Crecimiento económico y justicia social
LUIS GERARDO ROMO FONSECA *
En México, la política de Estado en materia social surgió a raíz de la Constitución de 1917, debido a que en ella se incluyeron los derechos sociales y se tipificaron figuras jurídicas colectivas, como los sindicatos, los ejidos y el municipio libre. Paralelamente, elevó a rango constitucional el derecho de huelga y estableció el derecho al trabajo, a la estabilidad del mismo, al salario remunerador, a condiciones laborales dignas; así como el acceso a la salud, a la educación y, en general, al bienestar de los trabajadores y sus familias.
La “Justicia Social”, como principio fundamental emanado de la Revolución Mexicana, quedó establecido como un mandato constitucional a partir de 1917 y al Estado se le asignó una función tutelar de los derechos sociales. Razón por la cual, durante la mayoría del periodo de hegemonía del Estado posrevolucionario, los ejes de la política social fueron el empleo y el salario; en torno a ellos se creó una red de instituciones concebidas para procurar la seguridad social de los trabajadores.
Sin embargo, con el paso del tiempo también se consolidó un sistema de relaciones clientelares entre el Estado y las organizaciones sociales y sindicales, que se estructuraron sectorialmente: obreros, campesinos, empresarios, comerciantes y organizaciones populares. Este proceso dio origen a una burocracia sindical asociada al poder político, que mediatizó las demandas sociales, generando altos niveles de corrupción del régimen político.
Posteriormente, a principios de los años ochentas, las élites tecnocráticas dieron un viraje al rumbo del país; del “nacionalismo revolucionario” se dio paso al modelo neoliberal y a la imposición de políticas monetaristas.
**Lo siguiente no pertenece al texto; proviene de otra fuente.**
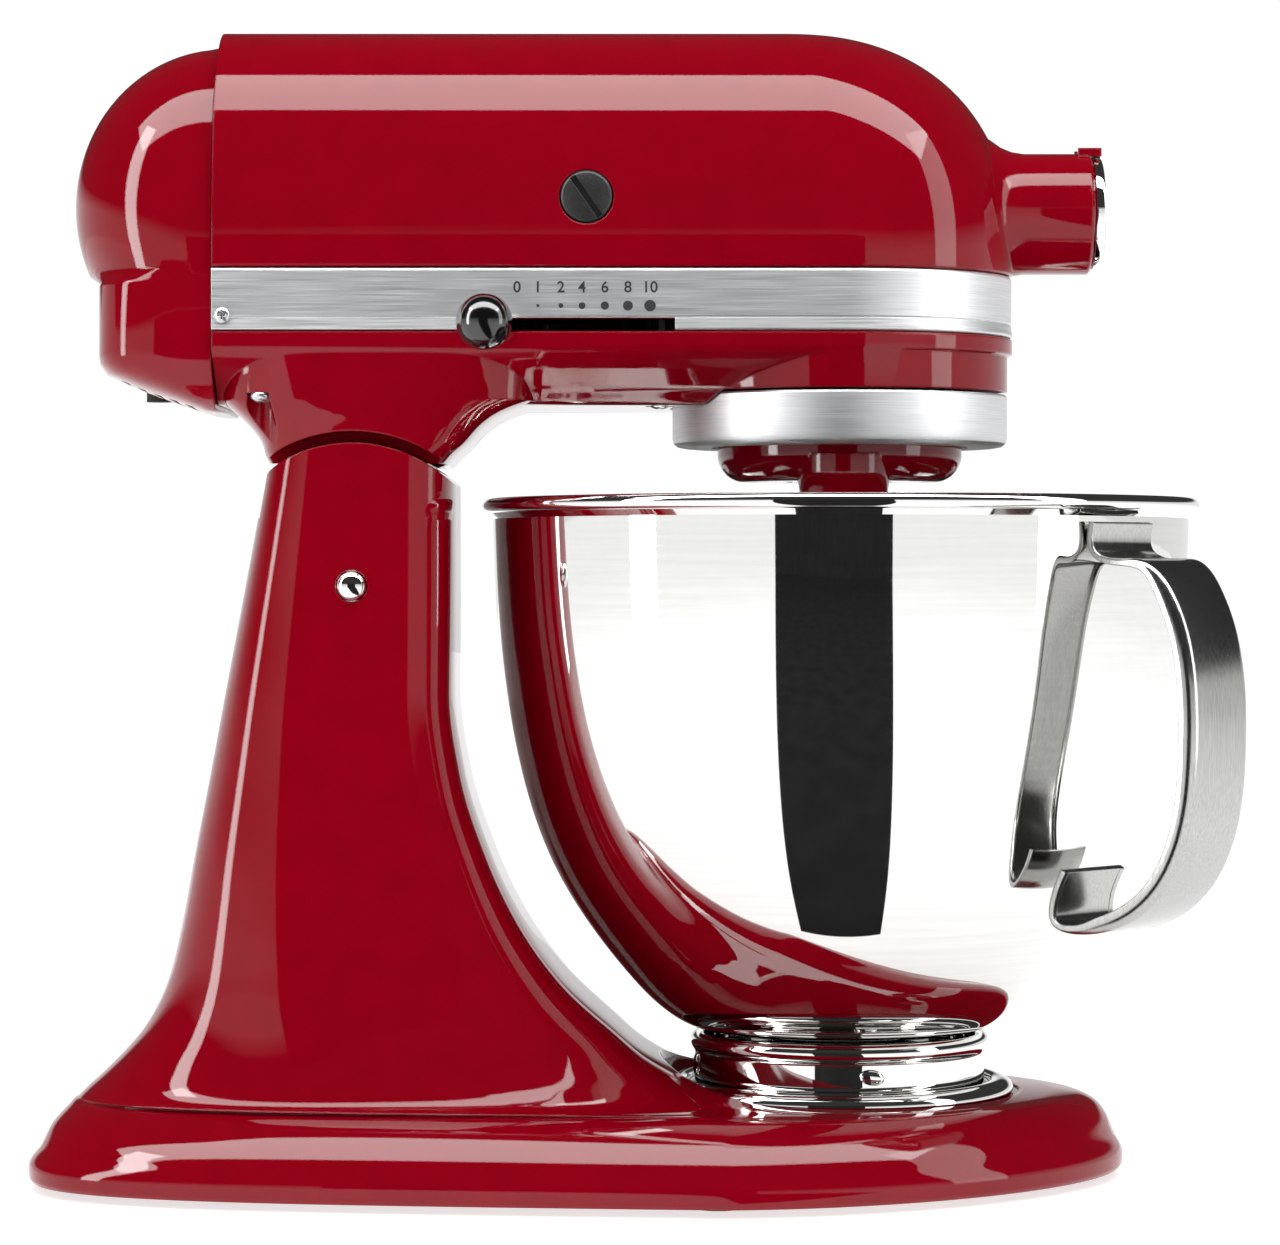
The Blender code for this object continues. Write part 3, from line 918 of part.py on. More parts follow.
def make_beater(planet, boss, hub_top, steel, brushed):
    beater = pivot("beater_spin", (boss[0], boss[1], PLANET_BOTTOM), planet)
    ring_top = GEARCASE_BOTTOM + 0.0042 - GAP
    low = PLANET_BOTTOM - 0.059
    shaft = solid("beater_shaft", rod(BEATER_SHAFT_RADIUS, low, ring_top - 0.001, centre=boss, steps=20), steel)
    pin_z = PLANET_BOTTOM - 0.032
    join(shaft, rod(0.002, -0.0095, 0.0095, "X", (boss[0], boss[1], pin_z), 12))
    outline = gear_outline(PINION_TEETH, GEAR_MODULE, phase=-math.pi / 2)
    pinion = prism(outline, hub_top + 0.0025, ring_top - 0.001, [circle(BEATER_SHAFT_RADIUS + GAP, 20)],
                   centre=boss)
    pinion = solid("beater_pinion", pinion, steel, 20)

    half = BEATER_HALF_WIDTH
    side = smooth_run([(0.008, 0.178), (half * 0.6, 0.169), (half * 0.93, 0.146), (half, 0.122),
                       (half * 0.92, 0.094), (half * 0.68, 0.069), (half * 0.34, 0.056), (0, 0.0535)], 2)
    outer = side + [(-x, z) for x, z in side[-2::-1]]
    upper = [(0.005, 0.160), (half * 0.50, 0.158), (half * 0.74, 0.142), (half * 0.83, 0.124),
             (half * 0.82, 0.116), (0.005, 0.108)]
    lower = [(0.005, 0.099), (half * 0.81, 0.1075), (half * 0.75, 0.095), (half * 0.56, 0.077),
             (half * 0.30, 0.066), (0.005, 0.0635)]
    holes = [upper, lower, [(-x, z) for x, z in upper], [(-x, z) for x, z in lower]]
    # The prism runs along Y, whose plane is given as (z, x).
    turned_round = [[(z, x) for x, z in loop] for loop in (outer, *holes)]
    thick = BEATER_THICKNESS / 2
    frame = prism(turned_round[0], -thick, thick, turned_round[1:], "Y", (boss[0], boss[1], 0))
    frame = solid("flat_beater", frame, brushed, 40)
    join(frame, rod(0.0105, low - 0.007, PLANET_BOTTOM - 0.024, centre=boss, steps=20))
    cut(frame, rod(BEATER_SHAFT_RADIUS + GAP, low - GAP, PLANET_BOTTOM, centre=boss, steps=20))
    cut(frame, rod(0.002 + GAP, -0.02, 0.02, "X", (boss[0], boss[1], pin_z), 12))
    hang(beater, shaft, pinion, frame)


# Bowl

def bowl_wall(steps=1):
    """Outer side of the bowl's wall from the bottom of its axis to the rim, as (radius, height)."""
    top = BOWL_RIM_Z
    low = BOWL_BOTTOM
    return smooth_run([
        (0.036, low), (0.046, low + 0.0018), (0.056, low + 0.0075), (BOWL_RADIUS * 0.611, low + 0.0172),
        (BOWL_RADIUS * 0.717, low + 0.0313), (BOWL_RADIUS * 0.821, low + 0.0493),
        (BOWL_RADIUS * 0.919, low + 0.0777), (BOWL_RADIUS * 0.965, top - 0.060),
        (BOWL_RADIUS * 0.992, top - 0.028), (BOWL_RADIUS, top - 0.004)], steps)


def handle_path():
    """Middle of the handle's strip, as (distance from the bowl's axis, height), from the upper tab down."""
    wall = BOWL_RADIUS + HANDLE_SHEET / 2 + 0.0006
    reach = HANDLE_REACH - HANDLE_SHEET / 2
    rim = BOWL_RIM_Z
    foot = BOWL_RADIUS * 0.835 + 0.0026
    return smooth_run([
        (wall, rim - 0.006), (wall, rim - 0.014), (wall + 0.0035, rim - 0.0165), (wall + 0.018, rim - 0.0180),
        (reach - 0.008, rim - 0.0270), (reach - 0.0015, rim - 0.045), (reach, rim - 0.072),
        (reach - 0.004, rim - 0.098), (reach - 0.015, rim - 0.1155), (reach - 0.032, rim - 0.1245),
        (foot + 0.012, rim - 0.1255), (foot + 0.0022, rim - 0.1225), (foot + 0.0022, rim - 0.1170),
        (foot + 0.0062, rim - 0.1080)], 2)


def make_bowl(chrome):
    axis = pivot("bowl_twist", (BOWL_X, 0, DECK_TOP))
    centre = (BOWL_X, 0, 0)
    wall = bowl_wall()
    outer = [(0, wall[0][1]), *[tuple(point) for point in wall]]
    bead_centre = (BOWL_RADIUS + 0.0010, BOWL_RIM_Z)
    bead = arc(BOWL_BEAD, math.radians(-80), math.radians(190), 6, bead_centre)
    inner = []
    for index in range(len(outer) - 1, 0, -1):
        before, after = Vector(outer[max(index - 1, 1)]), Vector(outer[min(index + 1, len(outer) - 1)])
        along = (after - before).normalized() if index > 1 else Vector((1, 0))
        inner.append((outer[index][0] - along.y * BOWL_WALL, outer[index][1] + along.x * BOWL_WALL))
    inner.append((0, outer[0][1] + BOWL_WALL))
    bowl = solid("bowl_shell", turned([*outer, *bead, *inner], centre=centre, steps=36), chrome)

    plate_floor = DECK_TOP - 0.0005 + GAP + PLATE_FLOOR
    low = plate_floor + GAP
    ring, thick = BOWL_FOOT_RADIUS, BOWL_FOOT_WALL
    top = BOWL_BOTTOM + 0.0006
    profile = [(ring - thick, low), (ring, low), (ring, top - 0.006), (ring + 0.0012, top - 0.0045),
               (ring + 0.0016, top - 0.003), (ring + 0.0010, top - 0.0012), (ring - 0.0004, top - 0.0004),
               (ring - thick - 0.0010, top - 0.0004), (ring - thick, top - 0.004)]
    foot = solid("bowl_foot", turned(profile, centre=centre, steps=32, closed=True), chrome)
    for number in range(4):
        turn = math.radians(-80 + 90 * number)
        bump = rod(0.0026, ring - 0.0008, ring + 0.0014, "X", (0, 0, low + 0.0062), 8)
        join(foot, placed(bump, Matrix.Translation(centre) @ Matrix.Rotation(turn, 4, "Z")))

    turn = Matrix.Translation(centre) @ Matrix.Rotation(HANDLE_AZIMUTH, 4, "Z")
    path = [Vector(point) for point in handle_path()]
    rings = []
    for index, point in enumerate(path):
        along = (path[min(index + 1, len(path) - 1)] - path[max(index - 1, 0)]).normalized()
        out = Vector((-along.y, along.x))
        share = min(1.0, max(0.0, (min(index, len(path) - 1 - index) - 4) / 4))
        lip = HANDLE_SHEET + (HANDLE_LIP - HANDLE_SHEET) * share
        half, sheet = HANDLE_WIDTH / 2, HANDLE_SHEET
        edge = 0.0022
        section = [(-half, sheet / 2), (half, sheet / 2), (half, sheet / 2 - lip), (half - edge, sheet / 2 - lip - 1e-5),
                   (half - edge, -sheet / 2), (edge - half, -sheet / 2), (edge - half, sheet / 2 - lip - 1e-5),
                   (-half, sheet / 2 - lip)]
        rings.append([(point.x + out.x * shift, across, point.y + out.y * shift) for across, shift in section])
    handle = solid("bowl_handle", placed(loft(rings), turn), chrome, 40)
    hang(axis, bowl, foot, handle)


def main():
    for thing in list(bpy.data.objects):
        bpy.data.objects.remove(thing)
    enamel, chrome, zinc = make_base()
    head, steel, bronze, black, brushed = make_head(enamel, zinc)
    make_controls(head, chrome, black)
    make_lock_lever(chrome, black)
    make_drive_train(head, enamel, steel, bronze, black, brushed)
    make_bowl(chrome)


main()
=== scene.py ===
# %% [markdown]
# # A tilt-head stand mixer
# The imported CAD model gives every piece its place, its size and its motion. This script keeps that frame
# and makes what the eye sees: the enamelled castings, the steel bowl, the trim band and the finishes.
# The frame is loaded first. Nothing visible may grow past it.

# %% Load the frame
import json
import math

import bmesh
import bpy
import numpy as np
from mathutils import Matrix, Vector


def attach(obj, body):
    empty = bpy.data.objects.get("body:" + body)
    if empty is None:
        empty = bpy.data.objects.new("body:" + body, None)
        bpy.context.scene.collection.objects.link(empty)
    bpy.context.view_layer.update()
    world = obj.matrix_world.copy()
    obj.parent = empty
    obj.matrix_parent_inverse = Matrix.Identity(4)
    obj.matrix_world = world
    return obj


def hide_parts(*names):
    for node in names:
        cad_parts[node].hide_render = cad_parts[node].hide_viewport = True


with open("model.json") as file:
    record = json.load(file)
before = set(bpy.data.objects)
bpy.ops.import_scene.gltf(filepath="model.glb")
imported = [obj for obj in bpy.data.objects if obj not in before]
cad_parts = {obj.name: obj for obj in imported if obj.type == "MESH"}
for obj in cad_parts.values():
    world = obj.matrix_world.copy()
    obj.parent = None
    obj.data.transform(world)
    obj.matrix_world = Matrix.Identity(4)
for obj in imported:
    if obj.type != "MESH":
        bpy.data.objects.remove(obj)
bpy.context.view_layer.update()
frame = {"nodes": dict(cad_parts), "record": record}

nodes = frame["nodes"]

# %% [markdown]
# ## Finishes
# A colour picked on a screen is sRGB, while a shader adds light, so each hex value is turned to linear once,
# here. A node is added with its settings and its links by one small function, so that each finish below
# reads as a list of what it is made of.

# %% Colours and nodes
def linear(hex_colour):
    """A linear RGBA colour from an sRGB hex value."""
    parts = [int(hex_colour[start:start + 2], 16) / 255 for start in (0, 2, 4)]
    return (*[part / 12.92 if part <= 0.04045 else ((part + 0.055) / 1.055) ** 2.4 for part in parts], 1.0)


def add(tree, kind, settings=None, **inputs):
    """A node with its settings. An input is a number, a colour or another node's output."""
    node = tree.nodes.new(kind)
    for name, value in (settings or {}).items():
        setattr(node, name, value)
    for name, value in inputs.items():
        socket = node.inputs[int(name[1:])] if name[0] == "_" else node.inputs[name.replace("_", " ")]
        if isinstance(value, bpy.types.NodeSocket):
            tree.links.new(value, socket)
        else:
            socket.default_value = value
    return node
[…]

Fue en ese momento, que el Estado Mexicano se alejó de los objetivos sociales y renunció a su obligación constitucional de redistribuir la riqueza nacional y procurar el bienestar de la población. Como consecuencia de la permanencia de ese modelo hasta la actualidad, las brechas sociales son más profundas y lejos de generar bienestar, empobreció a millones de mexicanas y mexicanos.
Si observamos la evolución económica de México en los últimos 20 años, comparado con los demás países de Latinoamérica (que es la región más desigual del mundo), podemos observar que, con la excepción de México y Honduras, todos mejoraron en cuanto a la distribución del ingreso y en disminuir sus índices de pobreza. Lo dramático de esta situación es que de los 112 millones que somos, al menos 35 millones de mexicanos tienen que sobrevivir con un ingreso menor a dos dólares diarios. Según informó el propio Banco Mundial (BM) en marzo pasado, una quinta parte del total de la población mexicana más pobre, es decir 22.6 millones de personas, tan sólo participan del 3.8% del consumo nacional de bienes y servicios; mientras que el 20% de la población con mayores ingresos, realiza un gasto que equivale a un 56.7%. Así mismo, de 25 años a la fecha, el 10% de la población mexicana aumentó notablemente sus beneficios, paralelamente a una disminución de los ingresos del 80% de ella.
Ante este escenario, una responsabilidad irrenunciable de cualquier gobierno radica, precisamente, en redistribuir la riqueza y atenuar las asimetrías, así como en brindar oportunidades de alimentación, educación, empleo y salud a todas las y los ciudadanos. No obstante, se requiere que el Estado genere las condiciones económicas, institucionales y culturales propicias para cumplir con este gran objetivo; porque hasta ahora, las crisis económicas recurrentes de los últimos 30 años, la marcada desigualdad y los elevados niveles de corrupción imperantes en México, han comprometido la posibilidad de que la agenda programática en materia social contenida en la Constitución pueda cumplirse.
Por el contrario, en México se han acentuado los desequilibrios sociales y hoy son mucho mayores y complejos. Es evidente que el mercado por sí solo no genera prosperidad; necesitamos un Estado promotor de la economía; pero a la vez, de la igualdad de oportunidades y que sea garante de los derechos de los grupos más desprotegidos de la sociedad. La construcción de un Estado verdaderamente democrático y de vocación social, es la única vía para lograr que los beneficios económicos se distribuyan e impacten en todos los sectores de la sociedad. Recordemos además que la viabilidad misma de la democracia, depende en buena medida de la capacidad del Estado para solucionar los grandes problemas que aquejan a los sectores mayoritarios de la población. En el mundo, las economías con mejor distribución del ingreso son las que poseen los mayores niveles de bienestar: el crecimiento económico y desarrollo social van de la mano y se refuerzan mutuamente.